*Work to do*: Restate the entries below verbatim.

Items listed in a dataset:
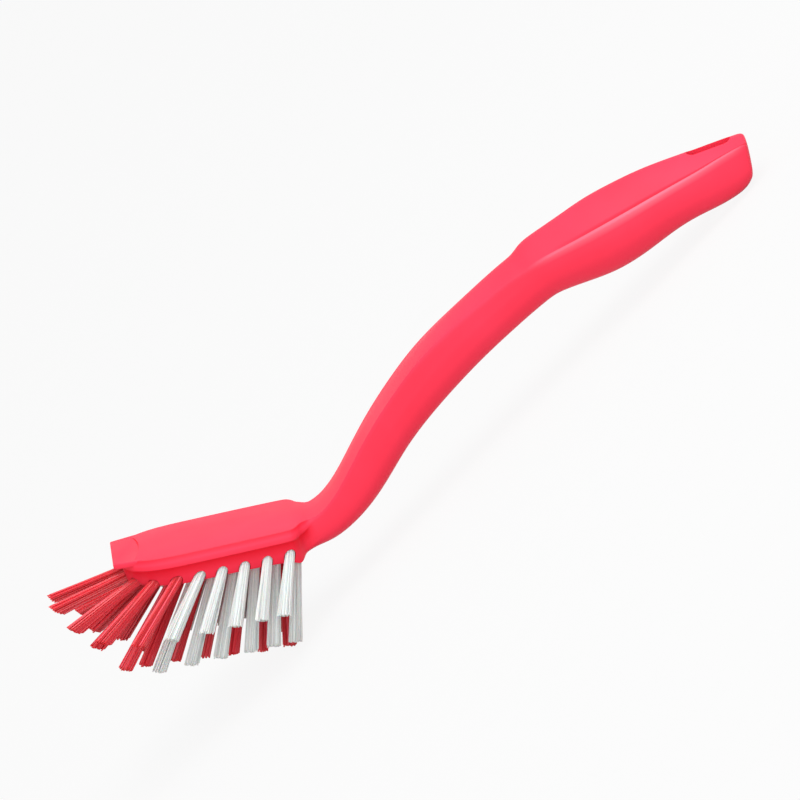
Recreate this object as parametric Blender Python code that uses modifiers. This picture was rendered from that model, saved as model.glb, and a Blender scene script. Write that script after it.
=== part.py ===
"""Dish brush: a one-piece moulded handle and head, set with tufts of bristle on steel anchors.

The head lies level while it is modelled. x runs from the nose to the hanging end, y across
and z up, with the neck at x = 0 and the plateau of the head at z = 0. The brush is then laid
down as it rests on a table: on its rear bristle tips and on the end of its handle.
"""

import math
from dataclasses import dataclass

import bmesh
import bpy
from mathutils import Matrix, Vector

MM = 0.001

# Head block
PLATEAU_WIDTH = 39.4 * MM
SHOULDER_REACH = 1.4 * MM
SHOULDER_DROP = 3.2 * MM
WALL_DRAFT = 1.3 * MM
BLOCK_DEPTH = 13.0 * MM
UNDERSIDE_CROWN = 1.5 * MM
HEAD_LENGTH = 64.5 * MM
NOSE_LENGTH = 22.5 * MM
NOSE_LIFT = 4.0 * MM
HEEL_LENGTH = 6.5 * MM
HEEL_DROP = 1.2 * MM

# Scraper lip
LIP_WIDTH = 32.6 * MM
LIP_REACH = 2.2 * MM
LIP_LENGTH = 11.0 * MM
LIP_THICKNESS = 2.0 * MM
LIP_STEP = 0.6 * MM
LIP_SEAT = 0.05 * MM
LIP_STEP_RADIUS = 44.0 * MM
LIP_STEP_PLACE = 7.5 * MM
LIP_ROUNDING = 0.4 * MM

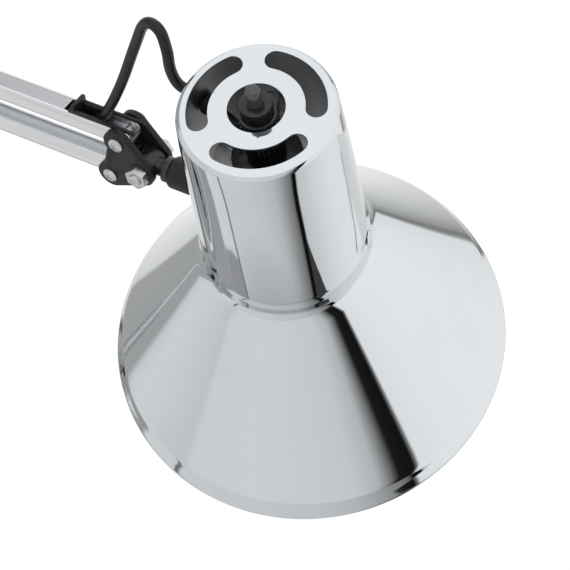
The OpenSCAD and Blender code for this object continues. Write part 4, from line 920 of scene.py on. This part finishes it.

*Response for this exercise*:
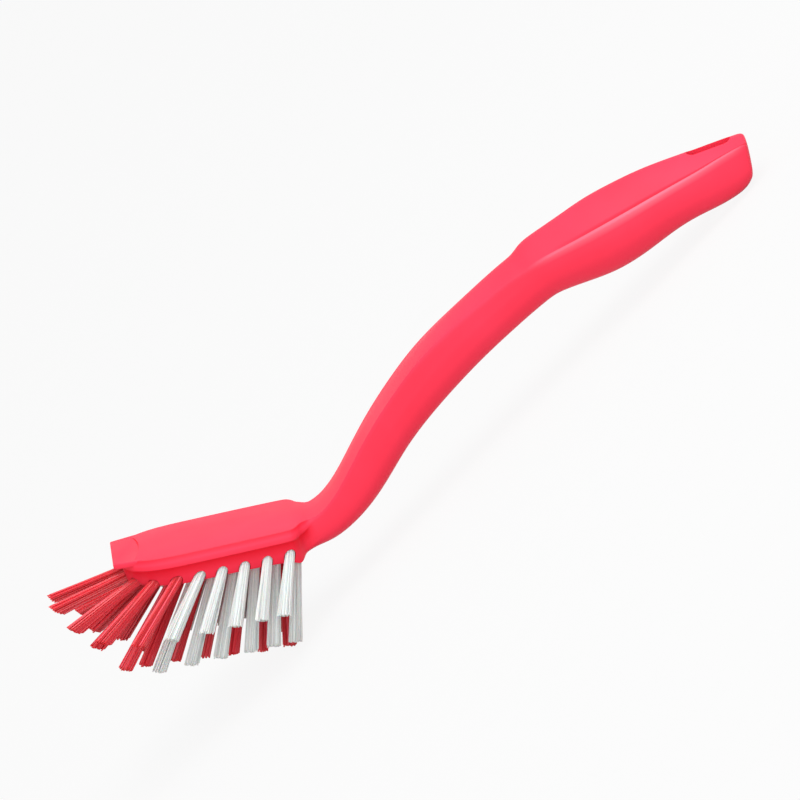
Recreate this object as parametric Blender Python code that uses modifiers. This picture was rendered from that model, saved as model.glb, and a Blender scene script. Write that script after it.
=== part.py ===
"""Dish brush: a one-piece moulded handle and head, set with tufts of bristle on steel anchors.

The head lies level while it is modelled. x runs from the nose to the hanging end, y across
and z up, with the neck at x = 0 and the plateau of the head at z = 0. The brush is then laid
down as it rests on a table: on its rear bristle tips and on the end of its handle.
"""

import math
from dataclasses import dataclass

import bmesh
import bpy
from mathutils import Matrix, Vector

MM = 0.001

# Head block
PLATEAU_WIDTH = 39.4 * MM
SHOULDER_REACH = 1.4 * MM
SHOULDER_DROP = 3.2 * MM
WALL_DRAFT = 1.3 * MM
BLOCK_DEPTH = 13.0 * MM
UNDERSIDE_CROWN = 1.5 * MM
HEAD_LENGTH = 64.5 * MM
NOSE_LENGTH = 22.5 * MM
NOSE_LIFT = 4.0 * MM
HEEL_LENGTH = 6.5 * MM
HEEL_DROP = 1.2 * MM

# Scraper lip
LIP_WIDTH = 32.6 * MM
LIP_REACH = 2.2 * MM
LIP_LENGTH = 11.0 * MM
LIP_THICKNESS = 2.0 * MM
LIP_STEP = 0.6 * MM
LIP_SEAT = 0.05 * MM
LIP_STEP_RADIUS = 44.0 * MM
LIP_STEP_PLACE = 7.5 * MM
LIP_ROUNDING = 0.4 * MM

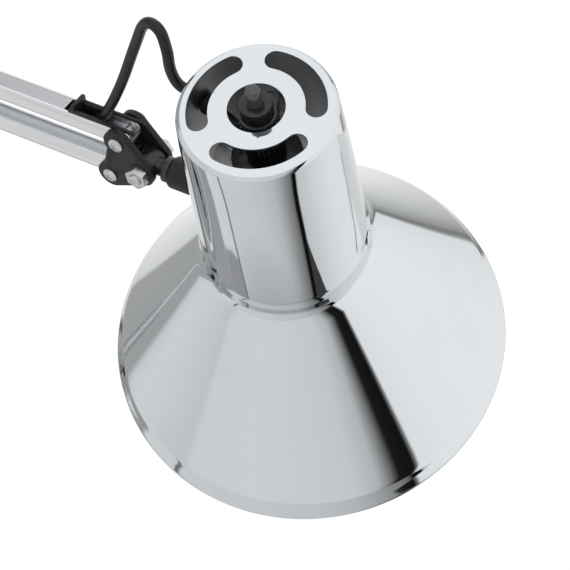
The OpenSCAD and Blender code for this object continues. Write part 4, from line 920 of scene.py on. This part finishes it.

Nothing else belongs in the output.